Task details » Comb the records below for the string "writing" and copy each line where it turns up.

Recorded information »
┄┄┄┄┄┄┄┄┄┄
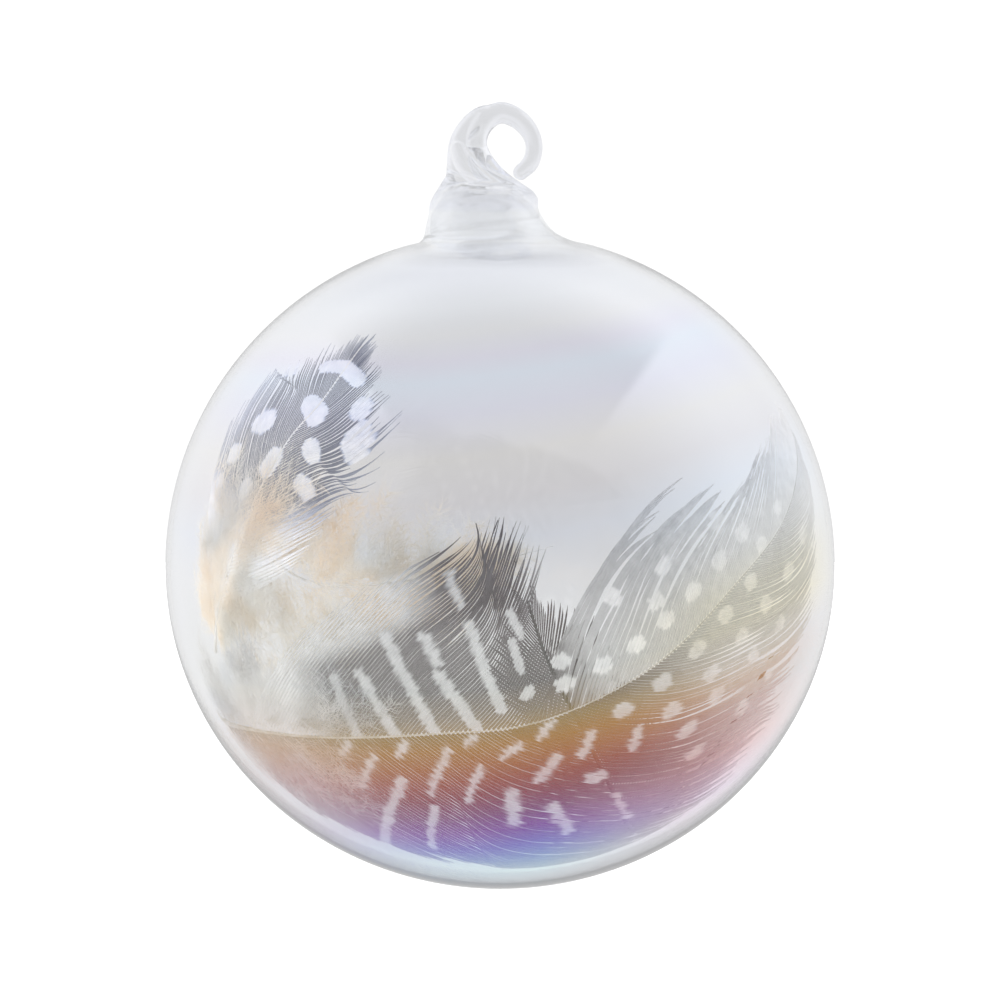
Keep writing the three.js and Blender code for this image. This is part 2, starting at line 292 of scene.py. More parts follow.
┄┄┄┄┄┄┄┄┄┄
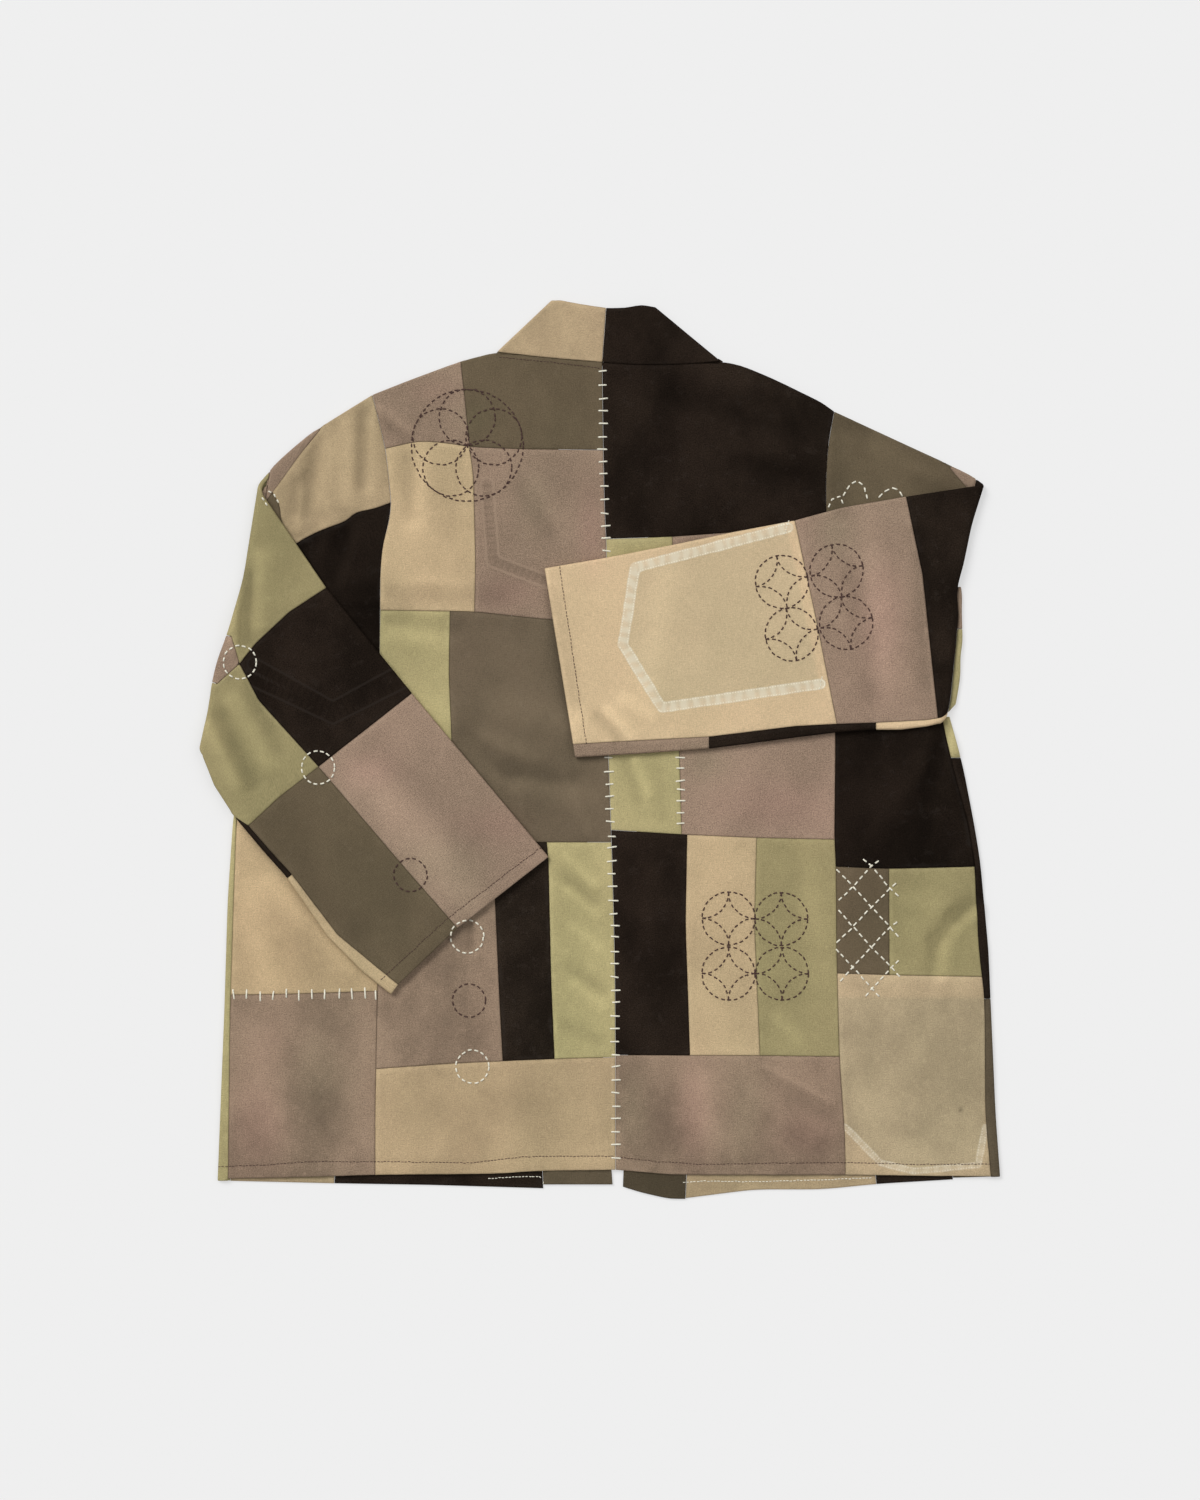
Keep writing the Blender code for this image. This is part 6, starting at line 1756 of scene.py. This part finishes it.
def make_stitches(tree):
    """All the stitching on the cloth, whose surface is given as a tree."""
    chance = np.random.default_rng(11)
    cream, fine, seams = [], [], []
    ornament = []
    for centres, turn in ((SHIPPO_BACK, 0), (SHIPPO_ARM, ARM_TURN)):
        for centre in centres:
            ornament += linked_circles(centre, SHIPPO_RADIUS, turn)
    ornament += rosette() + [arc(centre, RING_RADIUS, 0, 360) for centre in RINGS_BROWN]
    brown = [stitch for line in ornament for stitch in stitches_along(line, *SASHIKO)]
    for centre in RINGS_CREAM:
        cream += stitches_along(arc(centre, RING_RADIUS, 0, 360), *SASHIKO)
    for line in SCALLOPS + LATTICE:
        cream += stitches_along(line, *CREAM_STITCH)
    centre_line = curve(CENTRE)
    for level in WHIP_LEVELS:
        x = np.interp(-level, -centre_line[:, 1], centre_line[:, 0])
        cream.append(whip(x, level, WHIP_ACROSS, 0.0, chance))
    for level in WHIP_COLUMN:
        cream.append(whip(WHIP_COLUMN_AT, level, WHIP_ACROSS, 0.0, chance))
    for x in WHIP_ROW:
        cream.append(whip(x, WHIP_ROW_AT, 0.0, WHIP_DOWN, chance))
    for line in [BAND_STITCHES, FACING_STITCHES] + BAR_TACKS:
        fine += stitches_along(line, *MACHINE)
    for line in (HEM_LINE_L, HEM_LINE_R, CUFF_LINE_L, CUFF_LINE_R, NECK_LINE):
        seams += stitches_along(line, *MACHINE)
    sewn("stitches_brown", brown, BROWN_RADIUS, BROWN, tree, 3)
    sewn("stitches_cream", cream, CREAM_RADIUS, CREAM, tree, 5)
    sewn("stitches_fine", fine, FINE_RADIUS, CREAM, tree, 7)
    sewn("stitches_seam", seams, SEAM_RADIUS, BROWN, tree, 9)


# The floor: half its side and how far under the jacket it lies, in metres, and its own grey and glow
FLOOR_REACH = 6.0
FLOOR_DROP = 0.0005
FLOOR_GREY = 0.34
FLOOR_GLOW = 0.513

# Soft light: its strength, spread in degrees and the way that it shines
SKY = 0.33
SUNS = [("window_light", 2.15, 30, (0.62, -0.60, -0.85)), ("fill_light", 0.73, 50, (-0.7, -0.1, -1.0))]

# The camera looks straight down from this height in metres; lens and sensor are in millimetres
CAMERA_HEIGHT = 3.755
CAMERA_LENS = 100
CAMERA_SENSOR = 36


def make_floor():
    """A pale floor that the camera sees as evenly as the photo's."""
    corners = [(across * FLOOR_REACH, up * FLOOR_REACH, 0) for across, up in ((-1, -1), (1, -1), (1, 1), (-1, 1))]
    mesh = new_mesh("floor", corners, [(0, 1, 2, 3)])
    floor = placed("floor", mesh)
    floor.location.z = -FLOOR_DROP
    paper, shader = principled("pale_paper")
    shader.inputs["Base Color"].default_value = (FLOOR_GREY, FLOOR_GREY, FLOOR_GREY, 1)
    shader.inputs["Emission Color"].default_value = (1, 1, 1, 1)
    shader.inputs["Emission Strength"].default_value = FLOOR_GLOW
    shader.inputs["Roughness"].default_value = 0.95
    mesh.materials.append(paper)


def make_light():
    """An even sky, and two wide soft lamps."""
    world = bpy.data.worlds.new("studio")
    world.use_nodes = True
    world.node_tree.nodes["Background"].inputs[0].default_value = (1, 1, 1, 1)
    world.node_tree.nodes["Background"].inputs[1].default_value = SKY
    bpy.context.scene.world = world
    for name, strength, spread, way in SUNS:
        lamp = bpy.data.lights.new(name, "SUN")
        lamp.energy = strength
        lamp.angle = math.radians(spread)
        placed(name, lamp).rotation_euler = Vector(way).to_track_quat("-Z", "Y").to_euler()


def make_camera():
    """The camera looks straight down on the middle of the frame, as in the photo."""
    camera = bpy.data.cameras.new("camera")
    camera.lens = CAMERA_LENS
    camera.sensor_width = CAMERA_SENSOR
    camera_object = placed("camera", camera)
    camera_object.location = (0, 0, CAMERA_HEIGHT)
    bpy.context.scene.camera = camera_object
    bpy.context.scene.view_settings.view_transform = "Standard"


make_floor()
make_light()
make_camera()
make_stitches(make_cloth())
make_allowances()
┄┄┄┄┄┄┄┄┄┄
Completed exercise »
Keep writing the three.js and Blender code for this image. This is part 2, starting at line 292 of scene.py. More parts follow.
Keep writing the Blender code for this image. This is part 6, starting at line 1756 of scene.py. This part finishes it.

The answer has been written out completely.